- GOAL -
Can you write out the whole listing exactly?

- DATASET EXTRACT -
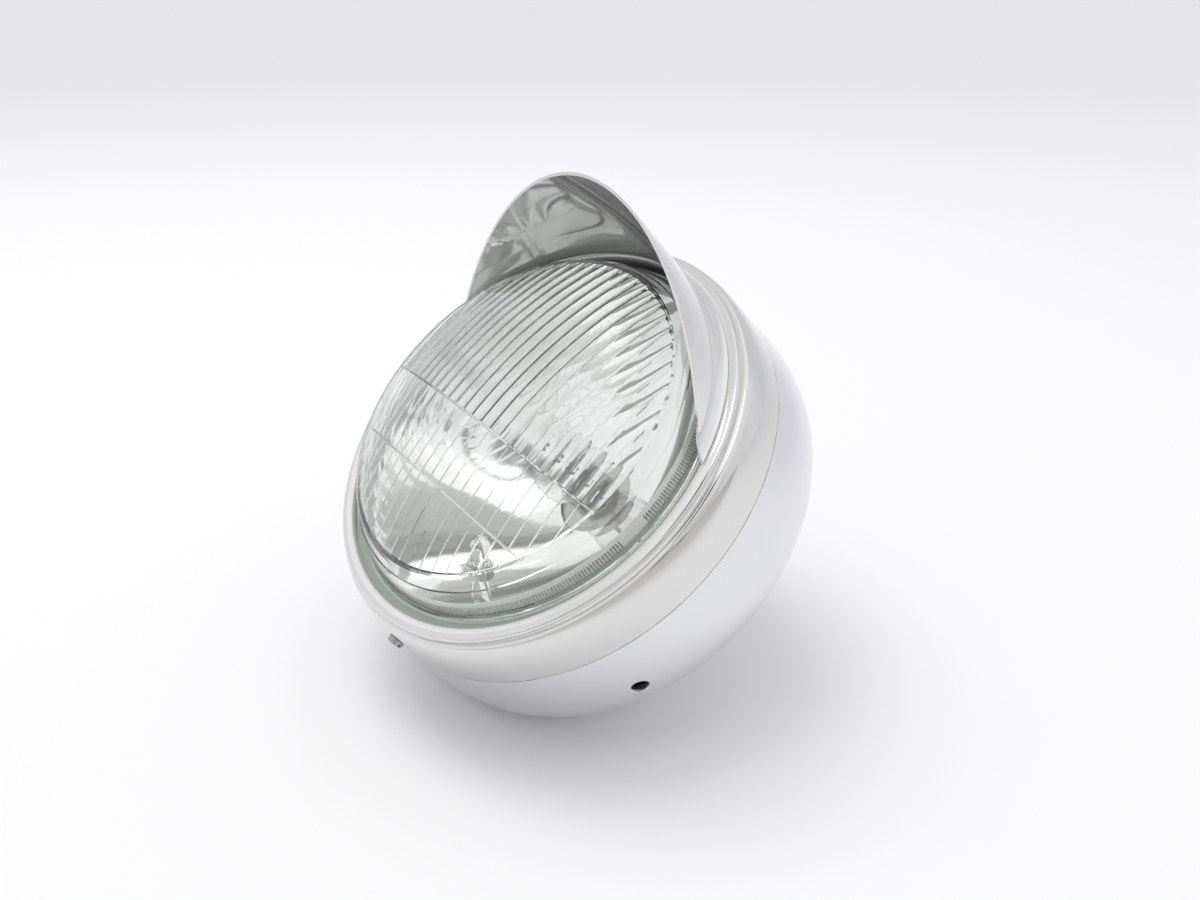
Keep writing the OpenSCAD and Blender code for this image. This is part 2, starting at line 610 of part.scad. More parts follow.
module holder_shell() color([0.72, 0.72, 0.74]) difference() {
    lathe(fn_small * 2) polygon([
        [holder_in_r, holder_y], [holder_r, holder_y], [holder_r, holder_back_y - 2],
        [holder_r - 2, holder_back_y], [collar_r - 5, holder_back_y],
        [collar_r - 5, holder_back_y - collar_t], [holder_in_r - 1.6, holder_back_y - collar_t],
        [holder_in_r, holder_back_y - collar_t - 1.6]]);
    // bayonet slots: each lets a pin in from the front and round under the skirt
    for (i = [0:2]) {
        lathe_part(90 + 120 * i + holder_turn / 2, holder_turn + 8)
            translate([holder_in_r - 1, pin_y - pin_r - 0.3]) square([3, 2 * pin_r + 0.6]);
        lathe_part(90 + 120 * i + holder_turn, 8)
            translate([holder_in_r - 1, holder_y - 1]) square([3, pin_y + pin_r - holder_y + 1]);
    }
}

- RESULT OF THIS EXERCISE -
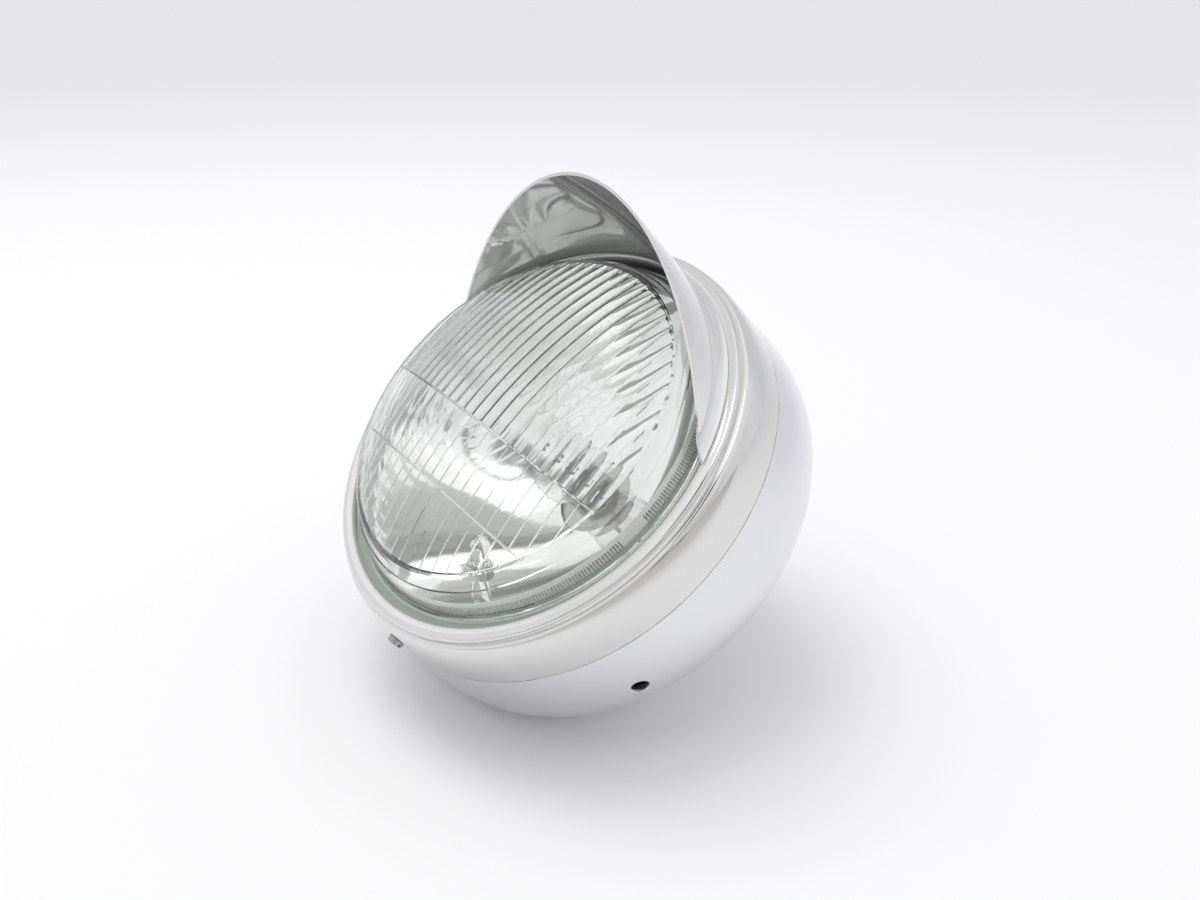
Keep writing the OpenSCAD and Blender code for this image. This is part 2, starting at line 610 of part.scad. More parts follow.
module holder_shell() color([0.72, 0.72, 0.74]) difference() {
    lathe(fn_small * 2) polygon([
        [holder_in_r, holder_y], [holder_r, holder_y], [holder_r, holder_back_y - 2],
        [holder_r - 2, holder_back_y], [collar_r - 5, holder_back_y],
        [collar_r - 5, holder_back_y - collar_t], [holder_in_r - 1.6, holder_back_y - collar_t],
        [holder_in_r, holder_back_y - collar_t - 1.6]]);
    // bayonet slots: each lets a pin in from the front and round under the skirt
    for (i = [0:2]) {
        lathe_part(90 + 120 * i + holder_turn / 2, holder_turn + 8)
            translate([holder_in_r - 1, pin_y - pin_r - 0.3]) square([3, 2 * pin_r + 0.6]);
        lathe_part(90 + 120 * i + holder_turn, 8)
            translate([holder_in_r - 1, holder_y - 1]) square([3, pin_y + pin_r - holder_y + 1]);
    }
}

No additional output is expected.